_Objective_
Figure out how many lines of the material below contain the word "shown". Answer with the number only.

[START OF Extracted material]

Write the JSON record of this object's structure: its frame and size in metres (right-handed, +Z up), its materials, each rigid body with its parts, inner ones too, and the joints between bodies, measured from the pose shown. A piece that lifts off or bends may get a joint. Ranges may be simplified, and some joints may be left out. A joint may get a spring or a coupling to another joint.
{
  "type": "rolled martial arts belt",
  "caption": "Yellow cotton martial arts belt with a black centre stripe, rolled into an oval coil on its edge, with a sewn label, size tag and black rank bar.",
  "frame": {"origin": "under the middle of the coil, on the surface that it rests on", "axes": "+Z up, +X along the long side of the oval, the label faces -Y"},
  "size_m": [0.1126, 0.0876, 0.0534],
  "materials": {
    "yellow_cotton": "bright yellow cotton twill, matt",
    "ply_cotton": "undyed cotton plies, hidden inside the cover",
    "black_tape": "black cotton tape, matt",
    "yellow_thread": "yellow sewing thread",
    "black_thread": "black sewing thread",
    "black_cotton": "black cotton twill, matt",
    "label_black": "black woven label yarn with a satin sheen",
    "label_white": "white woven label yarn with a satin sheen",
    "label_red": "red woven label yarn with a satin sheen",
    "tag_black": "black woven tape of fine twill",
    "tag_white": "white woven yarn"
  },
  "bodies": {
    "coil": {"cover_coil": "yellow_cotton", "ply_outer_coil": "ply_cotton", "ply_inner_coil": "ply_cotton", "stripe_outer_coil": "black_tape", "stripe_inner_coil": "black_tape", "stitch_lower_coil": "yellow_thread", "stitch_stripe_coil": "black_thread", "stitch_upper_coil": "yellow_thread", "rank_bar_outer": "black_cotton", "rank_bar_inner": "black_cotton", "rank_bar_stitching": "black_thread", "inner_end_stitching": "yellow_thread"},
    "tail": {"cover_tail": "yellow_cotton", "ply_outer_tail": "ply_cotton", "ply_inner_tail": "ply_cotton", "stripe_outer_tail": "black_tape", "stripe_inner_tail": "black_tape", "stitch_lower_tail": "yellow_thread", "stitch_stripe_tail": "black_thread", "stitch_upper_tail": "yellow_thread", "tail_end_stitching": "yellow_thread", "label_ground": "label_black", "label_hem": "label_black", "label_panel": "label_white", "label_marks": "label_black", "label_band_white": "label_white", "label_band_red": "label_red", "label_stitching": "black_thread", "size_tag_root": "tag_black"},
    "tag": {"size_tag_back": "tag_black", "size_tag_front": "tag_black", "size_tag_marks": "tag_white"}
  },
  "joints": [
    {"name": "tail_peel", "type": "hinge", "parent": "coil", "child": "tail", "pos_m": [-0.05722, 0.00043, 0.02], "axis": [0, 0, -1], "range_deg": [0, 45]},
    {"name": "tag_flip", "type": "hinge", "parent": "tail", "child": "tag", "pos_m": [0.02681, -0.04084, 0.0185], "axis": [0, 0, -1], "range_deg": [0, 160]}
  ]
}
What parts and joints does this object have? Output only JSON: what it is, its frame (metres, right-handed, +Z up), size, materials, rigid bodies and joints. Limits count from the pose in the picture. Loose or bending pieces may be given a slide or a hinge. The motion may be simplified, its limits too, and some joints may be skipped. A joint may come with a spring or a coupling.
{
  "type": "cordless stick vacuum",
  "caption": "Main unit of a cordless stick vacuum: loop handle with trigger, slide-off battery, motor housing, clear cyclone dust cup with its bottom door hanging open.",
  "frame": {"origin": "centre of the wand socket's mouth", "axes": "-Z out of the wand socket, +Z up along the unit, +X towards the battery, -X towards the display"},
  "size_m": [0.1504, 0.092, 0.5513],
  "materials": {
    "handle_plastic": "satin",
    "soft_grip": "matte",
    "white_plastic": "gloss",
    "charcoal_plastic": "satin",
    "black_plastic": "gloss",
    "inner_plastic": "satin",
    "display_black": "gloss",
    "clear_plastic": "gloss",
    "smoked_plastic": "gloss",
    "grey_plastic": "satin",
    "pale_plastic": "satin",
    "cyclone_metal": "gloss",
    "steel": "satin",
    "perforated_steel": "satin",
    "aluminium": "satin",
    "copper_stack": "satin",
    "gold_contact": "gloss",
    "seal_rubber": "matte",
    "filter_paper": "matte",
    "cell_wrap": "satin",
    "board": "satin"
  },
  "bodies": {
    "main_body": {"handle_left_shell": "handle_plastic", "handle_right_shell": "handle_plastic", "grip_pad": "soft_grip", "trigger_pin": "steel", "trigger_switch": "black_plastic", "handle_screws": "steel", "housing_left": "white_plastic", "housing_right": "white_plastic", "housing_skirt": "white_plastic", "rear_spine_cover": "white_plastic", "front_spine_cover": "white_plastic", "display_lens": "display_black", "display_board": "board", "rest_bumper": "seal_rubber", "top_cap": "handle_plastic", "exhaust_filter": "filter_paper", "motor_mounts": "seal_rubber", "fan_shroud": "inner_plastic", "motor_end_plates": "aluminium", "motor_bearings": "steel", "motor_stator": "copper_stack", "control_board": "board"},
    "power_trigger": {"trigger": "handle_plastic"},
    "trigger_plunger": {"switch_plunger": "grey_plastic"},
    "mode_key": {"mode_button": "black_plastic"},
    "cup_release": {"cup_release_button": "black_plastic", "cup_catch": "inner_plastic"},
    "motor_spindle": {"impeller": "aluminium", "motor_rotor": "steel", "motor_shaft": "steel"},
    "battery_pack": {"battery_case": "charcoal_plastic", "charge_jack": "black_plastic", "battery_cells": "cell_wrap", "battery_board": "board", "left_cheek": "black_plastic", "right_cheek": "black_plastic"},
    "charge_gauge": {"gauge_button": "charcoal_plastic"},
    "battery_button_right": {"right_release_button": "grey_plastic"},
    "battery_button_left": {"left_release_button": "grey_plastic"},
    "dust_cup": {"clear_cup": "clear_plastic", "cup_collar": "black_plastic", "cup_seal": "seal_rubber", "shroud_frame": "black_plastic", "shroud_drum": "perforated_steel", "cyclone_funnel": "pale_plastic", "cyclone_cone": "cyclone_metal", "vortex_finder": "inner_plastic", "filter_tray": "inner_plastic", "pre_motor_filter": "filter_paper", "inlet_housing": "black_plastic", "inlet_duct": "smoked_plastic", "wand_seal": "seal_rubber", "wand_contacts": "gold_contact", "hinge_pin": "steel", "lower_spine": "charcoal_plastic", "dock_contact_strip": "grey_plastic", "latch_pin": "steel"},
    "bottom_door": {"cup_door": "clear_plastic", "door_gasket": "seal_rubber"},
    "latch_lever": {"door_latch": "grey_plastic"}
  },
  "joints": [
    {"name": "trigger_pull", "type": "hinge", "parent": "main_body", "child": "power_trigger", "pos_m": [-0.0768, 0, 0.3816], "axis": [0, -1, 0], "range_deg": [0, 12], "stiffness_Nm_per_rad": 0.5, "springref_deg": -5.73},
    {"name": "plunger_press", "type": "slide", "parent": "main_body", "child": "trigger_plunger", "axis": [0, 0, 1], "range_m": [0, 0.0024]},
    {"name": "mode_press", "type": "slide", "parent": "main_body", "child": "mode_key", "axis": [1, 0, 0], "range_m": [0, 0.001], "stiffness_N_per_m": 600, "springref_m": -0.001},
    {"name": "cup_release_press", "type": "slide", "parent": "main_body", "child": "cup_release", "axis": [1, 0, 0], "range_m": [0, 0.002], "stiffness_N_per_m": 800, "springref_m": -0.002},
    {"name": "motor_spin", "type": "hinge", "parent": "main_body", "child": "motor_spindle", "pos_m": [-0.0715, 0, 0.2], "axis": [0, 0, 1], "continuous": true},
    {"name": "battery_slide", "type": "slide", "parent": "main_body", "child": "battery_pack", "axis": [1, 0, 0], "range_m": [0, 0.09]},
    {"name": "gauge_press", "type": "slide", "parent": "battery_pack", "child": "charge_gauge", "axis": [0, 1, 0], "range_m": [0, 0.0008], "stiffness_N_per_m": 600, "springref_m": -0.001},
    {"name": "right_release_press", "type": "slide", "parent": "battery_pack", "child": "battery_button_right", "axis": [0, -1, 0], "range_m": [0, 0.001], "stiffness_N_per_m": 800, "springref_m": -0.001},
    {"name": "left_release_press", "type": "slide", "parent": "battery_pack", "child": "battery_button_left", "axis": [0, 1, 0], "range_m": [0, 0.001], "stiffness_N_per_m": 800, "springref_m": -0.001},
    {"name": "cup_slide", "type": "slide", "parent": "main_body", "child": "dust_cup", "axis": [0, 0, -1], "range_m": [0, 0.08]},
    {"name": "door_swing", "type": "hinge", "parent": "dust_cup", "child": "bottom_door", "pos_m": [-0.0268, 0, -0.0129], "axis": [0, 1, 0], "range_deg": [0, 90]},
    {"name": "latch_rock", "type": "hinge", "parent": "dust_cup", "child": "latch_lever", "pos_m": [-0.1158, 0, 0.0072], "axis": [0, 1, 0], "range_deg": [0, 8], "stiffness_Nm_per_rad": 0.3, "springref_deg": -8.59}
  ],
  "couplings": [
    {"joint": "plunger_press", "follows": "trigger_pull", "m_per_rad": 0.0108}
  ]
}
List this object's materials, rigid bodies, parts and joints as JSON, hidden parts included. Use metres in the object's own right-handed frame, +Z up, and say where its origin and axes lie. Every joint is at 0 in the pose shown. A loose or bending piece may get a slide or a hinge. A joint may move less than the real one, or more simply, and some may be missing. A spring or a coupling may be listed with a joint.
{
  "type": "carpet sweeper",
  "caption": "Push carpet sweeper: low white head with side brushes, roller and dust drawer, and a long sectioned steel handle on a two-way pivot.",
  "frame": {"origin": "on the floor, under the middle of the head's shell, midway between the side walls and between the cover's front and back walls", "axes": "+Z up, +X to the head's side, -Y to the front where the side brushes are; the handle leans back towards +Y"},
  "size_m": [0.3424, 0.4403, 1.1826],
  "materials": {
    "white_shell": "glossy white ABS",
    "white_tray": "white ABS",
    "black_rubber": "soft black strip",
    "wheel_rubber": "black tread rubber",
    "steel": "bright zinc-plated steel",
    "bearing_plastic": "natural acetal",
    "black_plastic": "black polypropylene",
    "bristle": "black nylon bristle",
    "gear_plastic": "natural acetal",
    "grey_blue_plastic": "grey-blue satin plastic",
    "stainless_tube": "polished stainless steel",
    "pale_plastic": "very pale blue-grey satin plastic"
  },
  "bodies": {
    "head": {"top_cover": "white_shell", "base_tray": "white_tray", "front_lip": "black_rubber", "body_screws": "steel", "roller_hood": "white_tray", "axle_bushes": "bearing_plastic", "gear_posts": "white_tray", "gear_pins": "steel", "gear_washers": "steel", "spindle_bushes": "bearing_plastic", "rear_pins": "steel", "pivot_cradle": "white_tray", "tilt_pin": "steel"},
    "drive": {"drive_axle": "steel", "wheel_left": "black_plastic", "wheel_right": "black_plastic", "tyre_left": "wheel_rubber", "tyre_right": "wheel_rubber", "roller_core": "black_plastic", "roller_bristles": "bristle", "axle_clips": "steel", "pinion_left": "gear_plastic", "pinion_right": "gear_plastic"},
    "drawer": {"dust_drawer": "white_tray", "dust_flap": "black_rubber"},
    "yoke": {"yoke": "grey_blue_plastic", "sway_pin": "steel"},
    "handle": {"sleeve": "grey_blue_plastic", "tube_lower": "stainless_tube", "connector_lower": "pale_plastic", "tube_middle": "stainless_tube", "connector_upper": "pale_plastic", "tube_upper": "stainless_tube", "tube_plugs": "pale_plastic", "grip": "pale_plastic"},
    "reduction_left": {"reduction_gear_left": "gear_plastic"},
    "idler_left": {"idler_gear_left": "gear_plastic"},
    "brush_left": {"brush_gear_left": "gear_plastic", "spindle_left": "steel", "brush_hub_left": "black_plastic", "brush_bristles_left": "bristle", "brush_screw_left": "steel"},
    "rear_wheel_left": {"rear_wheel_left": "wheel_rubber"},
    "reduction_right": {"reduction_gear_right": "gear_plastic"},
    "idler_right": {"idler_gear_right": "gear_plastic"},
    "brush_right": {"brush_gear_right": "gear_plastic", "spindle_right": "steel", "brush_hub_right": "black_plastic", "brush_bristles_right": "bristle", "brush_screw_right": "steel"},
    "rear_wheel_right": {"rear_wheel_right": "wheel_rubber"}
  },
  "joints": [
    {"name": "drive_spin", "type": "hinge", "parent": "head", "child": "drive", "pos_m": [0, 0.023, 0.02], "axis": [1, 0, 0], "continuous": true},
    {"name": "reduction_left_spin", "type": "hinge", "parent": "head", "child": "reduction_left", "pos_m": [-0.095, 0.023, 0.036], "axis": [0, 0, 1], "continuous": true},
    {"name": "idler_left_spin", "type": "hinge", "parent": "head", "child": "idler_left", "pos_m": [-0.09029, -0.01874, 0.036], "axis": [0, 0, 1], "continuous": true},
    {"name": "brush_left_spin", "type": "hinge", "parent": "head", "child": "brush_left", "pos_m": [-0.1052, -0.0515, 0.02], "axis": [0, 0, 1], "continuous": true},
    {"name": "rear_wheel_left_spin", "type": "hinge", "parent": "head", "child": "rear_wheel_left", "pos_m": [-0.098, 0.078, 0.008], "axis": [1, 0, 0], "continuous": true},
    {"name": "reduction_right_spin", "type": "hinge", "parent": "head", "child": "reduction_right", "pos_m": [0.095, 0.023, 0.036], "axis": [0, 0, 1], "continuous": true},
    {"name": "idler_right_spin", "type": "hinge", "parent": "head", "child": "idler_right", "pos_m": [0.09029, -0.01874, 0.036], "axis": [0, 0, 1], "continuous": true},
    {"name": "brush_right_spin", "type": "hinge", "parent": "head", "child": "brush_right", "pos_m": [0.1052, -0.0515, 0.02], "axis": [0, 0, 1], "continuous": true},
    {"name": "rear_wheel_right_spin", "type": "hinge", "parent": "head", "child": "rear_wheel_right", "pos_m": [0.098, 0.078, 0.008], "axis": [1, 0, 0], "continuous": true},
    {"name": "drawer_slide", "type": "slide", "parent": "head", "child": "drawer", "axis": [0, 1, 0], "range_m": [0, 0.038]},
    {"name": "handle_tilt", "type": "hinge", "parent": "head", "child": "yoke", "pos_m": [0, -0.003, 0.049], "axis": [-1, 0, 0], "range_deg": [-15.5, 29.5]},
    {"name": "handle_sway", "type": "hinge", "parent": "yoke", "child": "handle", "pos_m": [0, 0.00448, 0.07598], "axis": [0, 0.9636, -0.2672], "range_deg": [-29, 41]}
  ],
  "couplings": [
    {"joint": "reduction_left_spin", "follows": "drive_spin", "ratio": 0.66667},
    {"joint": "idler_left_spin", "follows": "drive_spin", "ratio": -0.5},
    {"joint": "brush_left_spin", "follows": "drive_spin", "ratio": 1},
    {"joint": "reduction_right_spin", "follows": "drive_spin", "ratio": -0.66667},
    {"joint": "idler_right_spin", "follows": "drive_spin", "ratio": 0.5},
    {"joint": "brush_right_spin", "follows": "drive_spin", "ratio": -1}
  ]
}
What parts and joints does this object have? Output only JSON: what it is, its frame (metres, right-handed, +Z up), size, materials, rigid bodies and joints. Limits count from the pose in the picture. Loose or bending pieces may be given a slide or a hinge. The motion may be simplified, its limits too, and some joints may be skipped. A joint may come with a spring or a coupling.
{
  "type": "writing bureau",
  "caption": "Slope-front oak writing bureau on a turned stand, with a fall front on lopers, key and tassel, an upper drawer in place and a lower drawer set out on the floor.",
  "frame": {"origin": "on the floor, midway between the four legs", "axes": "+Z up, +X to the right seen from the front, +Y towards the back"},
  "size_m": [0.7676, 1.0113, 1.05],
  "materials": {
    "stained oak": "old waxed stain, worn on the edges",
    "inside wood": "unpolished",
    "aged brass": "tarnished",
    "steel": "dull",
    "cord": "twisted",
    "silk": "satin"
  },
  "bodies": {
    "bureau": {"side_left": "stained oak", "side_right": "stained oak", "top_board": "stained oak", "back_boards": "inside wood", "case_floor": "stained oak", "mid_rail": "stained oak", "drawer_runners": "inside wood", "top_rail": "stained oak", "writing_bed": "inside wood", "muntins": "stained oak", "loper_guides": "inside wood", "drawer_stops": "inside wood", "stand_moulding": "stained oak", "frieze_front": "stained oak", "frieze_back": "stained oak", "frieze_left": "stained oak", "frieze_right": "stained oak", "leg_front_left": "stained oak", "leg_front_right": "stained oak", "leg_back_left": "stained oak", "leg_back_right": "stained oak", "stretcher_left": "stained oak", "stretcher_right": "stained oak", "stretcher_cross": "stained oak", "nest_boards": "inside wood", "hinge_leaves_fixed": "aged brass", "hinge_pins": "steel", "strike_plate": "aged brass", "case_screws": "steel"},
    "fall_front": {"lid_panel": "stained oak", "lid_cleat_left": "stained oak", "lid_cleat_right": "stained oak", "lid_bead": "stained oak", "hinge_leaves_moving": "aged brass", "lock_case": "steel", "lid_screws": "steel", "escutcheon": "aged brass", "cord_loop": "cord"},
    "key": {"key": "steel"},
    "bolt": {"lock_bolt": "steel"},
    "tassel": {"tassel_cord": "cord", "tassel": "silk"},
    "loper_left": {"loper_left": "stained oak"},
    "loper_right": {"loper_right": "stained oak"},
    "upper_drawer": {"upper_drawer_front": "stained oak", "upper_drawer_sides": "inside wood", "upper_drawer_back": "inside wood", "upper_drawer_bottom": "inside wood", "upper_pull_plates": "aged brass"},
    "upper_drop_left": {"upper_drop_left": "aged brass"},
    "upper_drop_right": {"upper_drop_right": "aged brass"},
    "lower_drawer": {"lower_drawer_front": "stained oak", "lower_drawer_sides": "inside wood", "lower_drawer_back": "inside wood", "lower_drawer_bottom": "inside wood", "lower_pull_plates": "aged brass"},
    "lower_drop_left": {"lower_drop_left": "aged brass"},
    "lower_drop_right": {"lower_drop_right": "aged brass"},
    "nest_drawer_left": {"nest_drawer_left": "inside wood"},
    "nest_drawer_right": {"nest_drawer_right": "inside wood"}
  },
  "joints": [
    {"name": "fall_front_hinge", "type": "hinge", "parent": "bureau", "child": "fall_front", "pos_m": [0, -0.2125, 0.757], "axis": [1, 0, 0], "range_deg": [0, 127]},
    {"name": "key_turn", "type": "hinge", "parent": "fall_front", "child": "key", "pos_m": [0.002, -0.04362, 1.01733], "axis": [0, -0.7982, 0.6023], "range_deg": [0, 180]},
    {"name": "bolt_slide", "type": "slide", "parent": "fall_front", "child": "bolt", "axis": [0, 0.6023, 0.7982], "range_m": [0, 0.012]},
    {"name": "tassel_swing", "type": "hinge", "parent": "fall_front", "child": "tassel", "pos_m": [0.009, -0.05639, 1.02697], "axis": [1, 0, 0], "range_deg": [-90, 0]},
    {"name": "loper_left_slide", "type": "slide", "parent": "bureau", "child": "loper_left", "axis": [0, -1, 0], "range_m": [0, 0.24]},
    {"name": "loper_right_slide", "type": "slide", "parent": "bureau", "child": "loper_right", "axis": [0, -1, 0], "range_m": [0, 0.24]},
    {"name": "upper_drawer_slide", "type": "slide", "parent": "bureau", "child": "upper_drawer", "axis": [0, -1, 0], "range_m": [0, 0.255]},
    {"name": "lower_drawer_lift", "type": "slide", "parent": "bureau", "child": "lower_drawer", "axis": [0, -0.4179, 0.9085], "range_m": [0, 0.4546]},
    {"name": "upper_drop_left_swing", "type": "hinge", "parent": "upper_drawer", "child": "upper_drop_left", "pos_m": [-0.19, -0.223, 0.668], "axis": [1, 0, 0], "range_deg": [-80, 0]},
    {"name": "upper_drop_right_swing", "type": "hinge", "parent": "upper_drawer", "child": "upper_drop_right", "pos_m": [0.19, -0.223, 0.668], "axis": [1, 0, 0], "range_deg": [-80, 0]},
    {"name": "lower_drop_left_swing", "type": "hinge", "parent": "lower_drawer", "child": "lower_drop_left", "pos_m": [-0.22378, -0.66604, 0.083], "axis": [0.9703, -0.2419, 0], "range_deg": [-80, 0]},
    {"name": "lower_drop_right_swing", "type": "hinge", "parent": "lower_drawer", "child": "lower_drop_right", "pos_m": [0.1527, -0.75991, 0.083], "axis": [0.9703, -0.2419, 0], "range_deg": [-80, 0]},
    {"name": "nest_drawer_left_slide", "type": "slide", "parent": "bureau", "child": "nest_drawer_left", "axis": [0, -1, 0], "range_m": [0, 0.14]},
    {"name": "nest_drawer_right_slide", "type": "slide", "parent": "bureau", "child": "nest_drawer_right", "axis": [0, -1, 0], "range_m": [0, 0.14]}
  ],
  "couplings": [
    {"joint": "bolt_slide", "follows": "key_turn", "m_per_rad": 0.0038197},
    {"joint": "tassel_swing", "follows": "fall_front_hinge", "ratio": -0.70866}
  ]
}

[END OF Extracted material]

_Result_
2